╭──
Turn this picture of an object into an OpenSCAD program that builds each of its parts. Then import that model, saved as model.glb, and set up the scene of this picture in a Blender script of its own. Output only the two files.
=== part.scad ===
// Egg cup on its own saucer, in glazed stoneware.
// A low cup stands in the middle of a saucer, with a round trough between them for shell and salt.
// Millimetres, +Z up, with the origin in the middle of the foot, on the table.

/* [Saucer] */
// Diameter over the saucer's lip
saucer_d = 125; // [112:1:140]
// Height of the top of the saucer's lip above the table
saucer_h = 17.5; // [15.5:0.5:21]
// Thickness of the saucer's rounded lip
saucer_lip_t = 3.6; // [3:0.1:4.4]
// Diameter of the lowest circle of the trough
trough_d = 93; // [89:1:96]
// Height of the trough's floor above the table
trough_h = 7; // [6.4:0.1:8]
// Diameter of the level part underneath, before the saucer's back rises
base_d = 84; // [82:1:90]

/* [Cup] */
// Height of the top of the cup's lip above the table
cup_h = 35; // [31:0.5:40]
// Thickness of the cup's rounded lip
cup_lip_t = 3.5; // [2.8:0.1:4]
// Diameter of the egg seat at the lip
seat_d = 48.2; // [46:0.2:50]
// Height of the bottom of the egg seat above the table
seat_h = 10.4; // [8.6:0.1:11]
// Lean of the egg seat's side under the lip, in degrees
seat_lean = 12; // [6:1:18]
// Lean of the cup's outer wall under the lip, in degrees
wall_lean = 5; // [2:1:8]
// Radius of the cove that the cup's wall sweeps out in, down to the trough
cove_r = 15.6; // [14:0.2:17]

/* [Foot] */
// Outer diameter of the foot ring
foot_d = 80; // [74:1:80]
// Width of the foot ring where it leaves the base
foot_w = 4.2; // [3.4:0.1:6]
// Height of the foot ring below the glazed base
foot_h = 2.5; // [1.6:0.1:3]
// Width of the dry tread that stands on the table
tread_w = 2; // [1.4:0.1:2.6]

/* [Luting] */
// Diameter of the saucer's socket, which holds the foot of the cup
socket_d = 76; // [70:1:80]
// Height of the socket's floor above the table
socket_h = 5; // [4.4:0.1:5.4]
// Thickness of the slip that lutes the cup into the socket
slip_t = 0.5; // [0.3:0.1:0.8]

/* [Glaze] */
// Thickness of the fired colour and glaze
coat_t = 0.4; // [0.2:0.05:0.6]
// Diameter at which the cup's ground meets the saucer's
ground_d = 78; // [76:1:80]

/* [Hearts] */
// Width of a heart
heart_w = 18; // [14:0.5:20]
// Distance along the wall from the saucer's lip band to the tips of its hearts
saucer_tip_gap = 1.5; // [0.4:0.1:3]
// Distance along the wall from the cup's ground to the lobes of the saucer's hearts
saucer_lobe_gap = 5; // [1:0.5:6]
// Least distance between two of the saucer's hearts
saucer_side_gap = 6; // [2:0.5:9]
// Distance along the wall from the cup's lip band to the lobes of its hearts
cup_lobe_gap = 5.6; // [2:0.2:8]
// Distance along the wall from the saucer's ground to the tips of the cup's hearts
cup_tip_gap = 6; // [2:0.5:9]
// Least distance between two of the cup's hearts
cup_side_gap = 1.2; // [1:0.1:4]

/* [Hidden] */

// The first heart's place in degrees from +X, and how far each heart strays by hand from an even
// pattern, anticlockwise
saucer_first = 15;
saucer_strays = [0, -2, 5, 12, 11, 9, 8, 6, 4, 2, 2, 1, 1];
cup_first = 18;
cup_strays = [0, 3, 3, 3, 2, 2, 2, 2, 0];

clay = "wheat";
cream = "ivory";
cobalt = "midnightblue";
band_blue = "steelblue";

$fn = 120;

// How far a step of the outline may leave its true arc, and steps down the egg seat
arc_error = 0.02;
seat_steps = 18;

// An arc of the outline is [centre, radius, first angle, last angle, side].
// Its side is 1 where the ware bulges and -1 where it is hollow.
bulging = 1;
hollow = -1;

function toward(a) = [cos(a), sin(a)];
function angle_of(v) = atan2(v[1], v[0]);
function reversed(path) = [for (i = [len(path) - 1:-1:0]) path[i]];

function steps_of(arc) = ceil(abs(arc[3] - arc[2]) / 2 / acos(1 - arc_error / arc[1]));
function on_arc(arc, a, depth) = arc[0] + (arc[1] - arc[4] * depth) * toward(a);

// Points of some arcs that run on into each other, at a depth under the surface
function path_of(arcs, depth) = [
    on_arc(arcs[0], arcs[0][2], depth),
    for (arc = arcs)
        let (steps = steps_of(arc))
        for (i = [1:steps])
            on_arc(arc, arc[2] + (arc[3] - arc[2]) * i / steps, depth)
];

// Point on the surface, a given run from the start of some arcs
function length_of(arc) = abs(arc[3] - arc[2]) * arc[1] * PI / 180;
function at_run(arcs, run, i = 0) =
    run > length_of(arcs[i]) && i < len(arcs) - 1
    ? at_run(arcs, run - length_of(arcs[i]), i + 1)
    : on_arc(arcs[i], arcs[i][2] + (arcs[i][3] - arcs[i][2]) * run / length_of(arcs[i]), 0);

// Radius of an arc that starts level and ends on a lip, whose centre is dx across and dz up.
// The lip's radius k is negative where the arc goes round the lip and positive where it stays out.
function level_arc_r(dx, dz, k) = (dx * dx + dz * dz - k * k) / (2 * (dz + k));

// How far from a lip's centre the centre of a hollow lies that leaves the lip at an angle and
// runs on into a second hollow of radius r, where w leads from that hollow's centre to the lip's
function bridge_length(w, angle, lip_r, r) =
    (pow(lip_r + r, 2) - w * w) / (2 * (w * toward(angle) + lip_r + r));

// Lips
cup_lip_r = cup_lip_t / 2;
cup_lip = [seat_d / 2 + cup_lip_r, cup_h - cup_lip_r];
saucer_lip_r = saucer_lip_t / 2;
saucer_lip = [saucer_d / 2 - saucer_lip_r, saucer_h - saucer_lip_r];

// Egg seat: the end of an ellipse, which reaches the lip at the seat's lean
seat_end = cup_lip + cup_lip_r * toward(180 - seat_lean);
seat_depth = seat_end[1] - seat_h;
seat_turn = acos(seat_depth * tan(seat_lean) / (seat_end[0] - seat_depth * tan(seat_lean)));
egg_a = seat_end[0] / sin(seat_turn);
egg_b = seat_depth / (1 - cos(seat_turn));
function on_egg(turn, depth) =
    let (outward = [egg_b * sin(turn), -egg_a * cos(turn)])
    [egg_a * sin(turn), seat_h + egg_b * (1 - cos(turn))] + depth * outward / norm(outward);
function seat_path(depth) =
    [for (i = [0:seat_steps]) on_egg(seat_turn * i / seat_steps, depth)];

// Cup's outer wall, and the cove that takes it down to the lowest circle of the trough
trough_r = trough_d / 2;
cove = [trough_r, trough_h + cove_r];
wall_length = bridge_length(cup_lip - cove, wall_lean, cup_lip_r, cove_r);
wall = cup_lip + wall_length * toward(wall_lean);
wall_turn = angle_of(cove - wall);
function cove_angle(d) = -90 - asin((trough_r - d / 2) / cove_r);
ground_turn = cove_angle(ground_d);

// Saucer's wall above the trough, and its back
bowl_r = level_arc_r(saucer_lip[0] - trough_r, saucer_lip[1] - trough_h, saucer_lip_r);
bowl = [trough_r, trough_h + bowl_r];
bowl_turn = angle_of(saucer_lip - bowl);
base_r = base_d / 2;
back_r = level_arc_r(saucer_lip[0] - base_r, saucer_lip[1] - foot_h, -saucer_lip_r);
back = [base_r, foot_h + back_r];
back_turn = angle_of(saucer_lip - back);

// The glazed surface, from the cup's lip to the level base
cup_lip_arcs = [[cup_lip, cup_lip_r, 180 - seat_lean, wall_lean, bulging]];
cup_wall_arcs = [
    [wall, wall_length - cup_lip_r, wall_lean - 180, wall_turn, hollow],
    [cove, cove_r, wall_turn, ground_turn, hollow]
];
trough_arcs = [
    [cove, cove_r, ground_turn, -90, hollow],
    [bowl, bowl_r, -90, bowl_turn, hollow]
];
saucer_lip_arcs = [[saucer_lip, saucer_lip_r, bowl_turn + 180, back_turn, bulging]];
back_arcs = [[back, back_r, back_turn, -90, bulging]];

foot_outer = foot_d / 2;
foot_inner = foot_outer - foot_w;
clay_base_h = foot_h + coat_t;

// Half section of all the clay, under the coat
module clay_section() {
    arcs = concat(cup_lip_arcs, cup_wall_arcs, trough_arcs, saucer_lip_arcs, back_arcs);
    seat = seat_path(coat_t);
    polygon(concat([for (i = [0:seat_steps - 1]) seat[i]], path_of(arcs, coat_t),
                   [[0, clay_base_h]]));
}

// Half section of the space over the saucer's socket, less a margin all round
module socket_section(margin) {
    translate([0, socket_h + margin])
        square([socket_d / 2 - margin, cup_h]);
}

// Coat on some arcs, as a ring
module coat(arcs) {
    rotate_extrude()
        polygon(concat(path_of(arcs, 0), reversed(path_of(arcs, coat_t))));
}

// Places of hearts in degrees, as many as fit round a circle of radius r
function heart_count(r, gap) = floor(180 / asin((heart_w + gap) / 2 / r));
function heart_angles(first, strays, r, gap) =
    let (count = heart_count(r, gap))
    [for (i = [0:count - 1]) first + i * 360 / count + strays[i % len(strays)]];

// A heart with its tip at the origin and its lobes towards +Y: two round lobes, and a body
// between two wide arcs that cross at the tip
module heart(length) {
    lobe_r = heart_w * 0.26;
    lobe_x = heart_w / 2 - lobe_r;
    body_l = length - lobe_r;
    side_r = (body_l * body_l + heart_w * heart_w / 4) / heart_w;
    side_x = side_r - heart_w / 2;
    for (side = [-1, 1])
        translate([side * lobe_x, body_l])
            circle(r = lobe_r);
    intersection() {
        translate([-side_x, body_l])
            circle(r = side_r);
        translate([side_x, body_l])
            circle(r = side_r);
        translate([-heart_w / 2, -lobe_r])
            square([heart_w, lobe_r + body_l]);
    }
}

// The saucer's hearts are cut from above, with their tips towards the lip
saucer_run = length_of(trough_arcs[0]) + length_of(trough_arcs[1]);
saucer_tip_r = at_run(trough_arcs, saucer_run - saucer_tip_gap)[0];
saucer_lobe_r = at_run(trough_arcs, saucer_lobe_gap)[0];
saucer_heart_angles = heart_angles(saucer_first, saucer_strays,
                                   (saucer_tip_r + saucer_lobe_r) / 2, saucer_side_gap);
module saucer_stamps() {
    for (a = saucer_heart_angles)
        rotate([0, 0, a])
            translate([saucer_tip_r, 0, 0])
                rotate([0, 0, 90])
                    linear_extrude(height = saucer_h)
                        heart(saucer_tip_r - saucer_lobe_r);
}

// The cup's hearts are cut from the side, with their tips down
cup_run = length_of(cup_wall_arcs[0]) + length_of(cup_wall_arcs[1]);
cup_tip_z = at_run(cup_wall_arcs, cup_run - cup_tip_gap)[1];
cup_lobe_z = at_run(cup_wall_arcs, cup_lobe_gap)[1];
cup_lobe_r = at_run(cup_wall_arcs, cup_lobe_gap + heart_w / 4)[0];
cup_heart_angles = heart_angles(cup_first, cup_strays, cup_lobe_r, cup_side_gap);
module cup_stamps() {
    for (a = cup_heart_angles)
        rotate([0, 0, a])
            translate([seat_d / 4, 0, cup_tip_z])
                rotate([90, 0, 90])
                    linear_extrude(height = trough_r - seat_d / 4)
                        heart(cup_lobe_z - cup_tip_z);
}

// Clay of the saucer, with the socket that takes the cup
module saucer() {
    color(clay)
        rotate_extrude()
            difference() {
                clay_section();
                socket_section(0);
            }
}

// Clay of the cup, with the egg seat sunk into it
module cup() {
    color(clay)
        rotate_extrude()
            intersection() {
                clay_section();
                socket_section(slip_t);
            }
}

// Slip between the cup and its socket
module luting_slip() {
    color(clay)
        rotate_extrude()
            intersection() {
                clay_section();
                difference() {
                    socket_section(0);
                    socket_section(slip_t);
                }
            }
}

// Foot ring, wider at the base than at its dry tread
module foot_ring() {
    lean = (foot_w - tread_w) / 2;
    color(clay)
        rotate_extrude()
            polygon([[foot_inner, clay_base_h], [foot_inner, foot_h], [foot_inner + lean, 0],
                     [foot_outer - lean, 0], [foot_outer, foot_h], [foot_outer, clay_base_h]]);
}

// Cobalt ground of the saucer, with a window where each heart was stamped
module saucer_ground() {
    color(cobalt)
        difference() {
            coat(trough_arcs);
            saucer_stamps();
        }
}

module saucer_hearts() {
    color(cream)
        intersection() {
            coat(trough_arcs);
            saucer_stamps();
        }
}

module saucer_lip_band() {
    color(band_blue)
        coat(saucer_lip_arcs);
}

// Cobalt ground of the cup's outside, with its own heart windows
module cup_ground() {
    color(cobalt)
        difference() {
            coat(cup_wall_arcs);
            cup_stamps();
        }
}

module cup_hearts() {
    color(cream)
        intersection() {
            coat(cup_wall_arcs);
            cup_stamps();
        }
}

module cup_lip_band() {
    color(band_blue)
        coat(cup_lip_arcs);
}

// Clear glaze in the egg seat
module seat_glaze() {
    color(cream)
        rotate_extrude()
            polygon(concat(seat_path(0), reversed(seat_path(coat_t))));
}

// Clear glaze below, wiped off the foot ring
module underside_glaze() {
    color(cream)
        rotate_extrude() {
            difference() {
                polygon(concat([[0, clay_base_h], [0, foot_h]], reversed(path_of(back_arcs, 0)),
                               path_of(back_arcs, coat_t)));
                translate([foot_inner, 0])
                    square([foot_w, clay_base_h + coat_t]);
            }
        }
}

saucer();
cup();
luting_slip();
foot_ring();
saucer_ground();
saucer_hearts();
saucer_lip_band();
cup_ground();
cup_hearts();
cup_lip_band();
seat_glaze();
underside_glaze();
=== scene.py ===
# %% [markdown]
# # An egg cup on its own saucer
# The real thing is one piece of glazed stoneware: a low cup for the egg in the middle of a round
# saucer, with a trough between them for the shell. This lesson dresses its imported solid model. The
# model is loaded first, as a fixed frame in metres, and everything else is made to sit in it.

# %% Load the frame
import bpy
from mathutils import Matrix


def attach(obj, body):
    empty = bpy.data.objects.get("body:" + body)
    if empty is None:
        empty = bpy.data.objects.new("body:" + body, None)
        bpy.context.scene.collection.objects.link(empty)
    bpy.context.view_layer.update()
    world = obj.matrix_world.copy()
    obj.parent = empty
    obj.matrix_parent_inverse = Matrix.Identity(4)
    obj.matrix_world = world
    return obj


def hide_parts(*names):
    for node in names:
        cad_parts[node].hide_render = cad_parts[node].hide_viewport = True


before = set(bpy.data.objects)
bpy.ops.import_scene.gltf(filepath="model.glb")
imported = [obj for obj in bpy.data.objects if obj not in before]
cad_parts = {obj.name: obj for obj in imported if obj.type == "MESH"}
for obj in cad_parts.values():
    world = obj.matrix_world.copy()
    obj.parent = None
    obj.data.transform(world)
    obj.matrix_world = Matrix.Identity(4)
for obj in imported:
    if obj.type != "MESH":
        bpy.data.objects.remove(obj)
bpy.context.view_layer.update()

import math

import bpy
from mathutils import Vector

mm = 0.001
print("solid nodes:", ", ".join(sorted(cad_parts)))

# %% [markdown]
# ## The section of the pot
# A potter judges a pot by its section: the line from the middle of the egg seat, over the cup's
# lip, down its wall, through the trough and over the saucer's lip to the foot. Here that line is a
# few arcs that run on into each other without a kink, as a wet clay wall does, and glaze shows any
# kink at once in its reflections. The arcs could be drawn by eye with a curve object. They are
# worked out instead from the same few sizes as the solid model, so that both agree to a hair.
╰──
Reproduce verbatim only this range: the first line of the material through the line that contains "tread_w = 2; // [1.4:0.1:2.6]", inclusive.

Turn this picture of an object into an OpenSCAD program that builds each of its parts. Then import that model, saved as model.glb, and set up the scene of this picture in a Blender script of its own. Output only the two files.
=== part.scad ===
// Egg cup on its own saucer, in glazed stoneware.
// A low cup stands in the middle of a saucer, with a round trough between them for shell and salt.
// Millimetres, +Z up, with the origin in the middle of the foot, on the table.

/* [Saucer] */
// Diameter over the saucer's lip
saucer_d = 125; // [112:1:140]
// Height of the top of the saucer's lip above the table
saucer_h = 17.5; // [15.5:0.5:21]
// Thickness of the saucer's rounded lip
saucer_lip_t = 3.6; // [3:0.1:4.4]
// Diameter of the lowest circle of the trough
trough_d = 93; // [89:1:96]
// Height of the trough's floor above the table
trough_h = 7; // [6.4:0.1:8]
// Diameter of the level part underneath, before the saucer's back rises
base_d = 84; // [82:1:90]

/* [Cup] */
// Height of the top of the cup's lip above the table
cup_h = 35; // [31:0.5:40]
// Thickness of the cup's rounded lip
cup_lip_t = 3.5; // [2.8:0.1:4]
// Diameter of the egg seat at the lip
seat_d = 48.2; // [46:0.2:50]
// Height of the bottom of the egg seat above the table
seat_h = 10.4; // [8.6:0.1:11]
// Lean of the egg seat's side under the lip, in degrees
seat_lean = 12; // [6:1:18]
// Lean of the cup's outer wall under the lip, in degrees
wall_lean = 5; // [2:1:8]
// Radius of the cove that the cup's wall sweeps out in, down to the trough
cove_r = 15.6; // [14:0.2:17]

/* [Foot] */
// Outer diameter of the foot ring
foot_d = 80; // [74:1:80]
// Width of the foot ring where it leaves the base
foot_w = 4.2; // [3.4:0.1:6]
// Height of the foot ring below the glazed base
foot_h = 2.5; // [1.6:0.1:3]
// Width of the dry tread that stands on the table
tread_w = 2; // [1.4:0.1:2.6]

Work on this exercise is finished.